Higher Education

Financial aid “arms war” continues to drain cash from colleges

By offering steeper discounts to fill seats, institutions sap their revenue

The nation’s private colleges are distributing more dollars to attract students at a speed that threatens to unravel their fiscal health, new figures suggest.

Eighty-eight percent of first-time, full-time freshmen received tuition discounts this year and last, according to a survey of 401 private, nonprofit colleges released today by the National Association of College and University Business Officers. The average grant awarded in this academic year covered about 56 percent of tuition and fees.

That means colleges and universities have had to dip deeper into their endowments for money to supplement the tuition revenue they are getting.

The trend of offering steeper cuts to incoming students comes at a time of breakneck tuition price hikes at private four-year, nonprofit colleges. Between 2000 and 2015, tuition and fees at these schools surged by nearly 50 percent, from roughly $22,000 to more than $32,000, according to the College Board.

But because of the competition to give discounts, net revenue from that same period has remained mostly flat, forcing colleges to dig deep to make up the difference between what students pay and the actual cost of their educations.

The ratio of discounts to tuition is called the “discount rate,” and this year it hit an all-time high of 42.5 percent among all undergraduates, NACUBO said. That’s the equivalent of giving away almost 43 cents for every dollar that private nonprofit colleges collected this year from tuition and fees.

It also means that, while college tuition keeps going up, the revenue that colleges get from it is rising less. This academic year it rose only 1.2 percent for freshmen, compared to 2.1 percent last year. (For all undergraduates, revenue rose 1.8 percent this academic year; it had risen 8 percent as recently as 2010-11.)

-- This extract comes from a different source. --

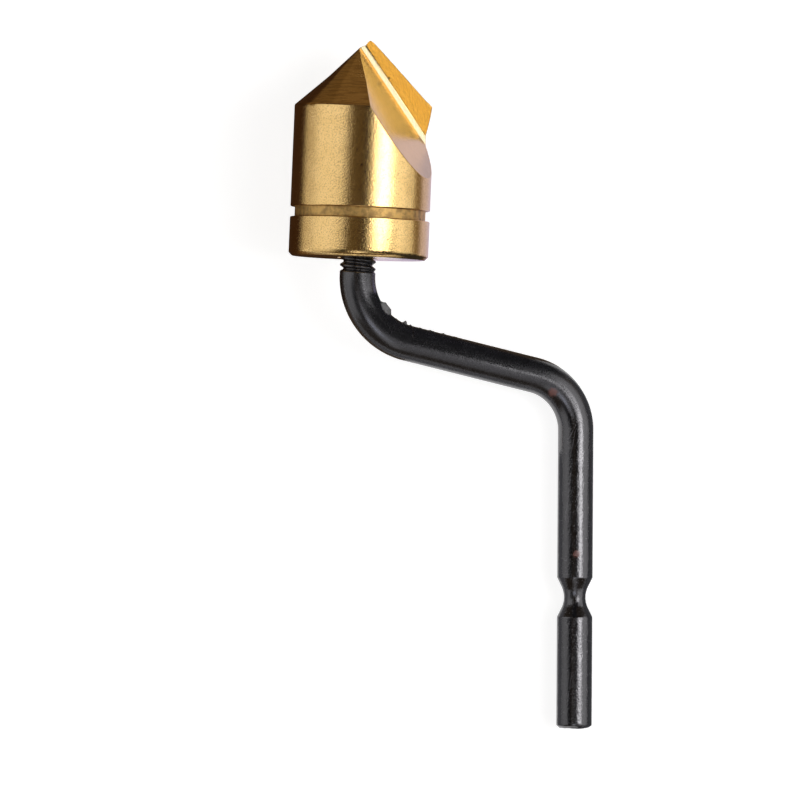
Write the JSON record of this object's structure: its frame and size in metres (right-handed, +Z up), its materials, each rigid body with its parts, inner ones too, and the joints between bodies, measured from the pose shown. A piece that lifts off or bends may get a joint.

And while the motivation to provide discounts is to attract more students, enrollment at private colleges continues to lag. More than half of the colleges that shared data with NACUBO reported that enrollment had fallen among undergraduates and first-time freshmen. In many cases the colleges are fighting an uphill battle with family apprehension about sticker-price shock: Almost two-thirds of the business directors of colleges with falling freshman enrollment in the past four years attributed the declining numbers to “price sensitivity.”

The report also noted that the enrollment declines might not necessarily signal troubled financial waters ahead. “Some colleges may purposefully reduce their numbers of students to become more selective or to correct for years when enrollment yield was larger than anticipated,” it said.

Flagging freshman tuition revenue for private, nonprofit colleges has been a cause for concern among industry watchers. After roughly 4 percent annual growth between 2004 and 2008, yearly increases in freshman tuition revenue took a nosedive after the recession, and haven’t recovered much since.

When inflation is taken into account, this academic year’s 1.2 percent growth in freshman tuition revenue actually translated into a net decline in “inflation-adjusted value,” the report said.

Private colleges get an average of 30 percent of their funding from tuition and fees, according to the National Center for Education Statistics.

NACUBO warned that “further declines in this revenue source may limit the institutions’ ability to fulfill their educational and public service missions.”

The tuition discounts don’t go only to students who demonstrate financial need. More than one fifth of institutional grant money at private colleges and universities went to students who did not meet the federal government’s definition of having financial need, according to NACUBO.

The practice of giving grants based on reasons other than financial need, which the colleges call “merit” grants, has come under scrutiny, as critics charge that colleges use the allure of merit aid to entice wealthier families to enroll. Those families are also more likely to negotiate with colleges for bigger discounts, while first-generation students who may not be as familiar with higher-education finance miss out on potential savings.

“Even in a year of lower endowment investment-returns, colleges and universities spent substantially more from their endowments,” the NACUBO president, John Walda, said in a prepared statement. “It is not surprising to see higher discount rates as many institutions are directing endowment spending to student financial aid.”

The survey considered all the fellowships, grants, scholarships and funds from endowments and philanthropic gifts that were given to students to defray their college costs. The 401 colleges that responded to the survey represent 42 percent of NACUBO’s private, nonprofit members.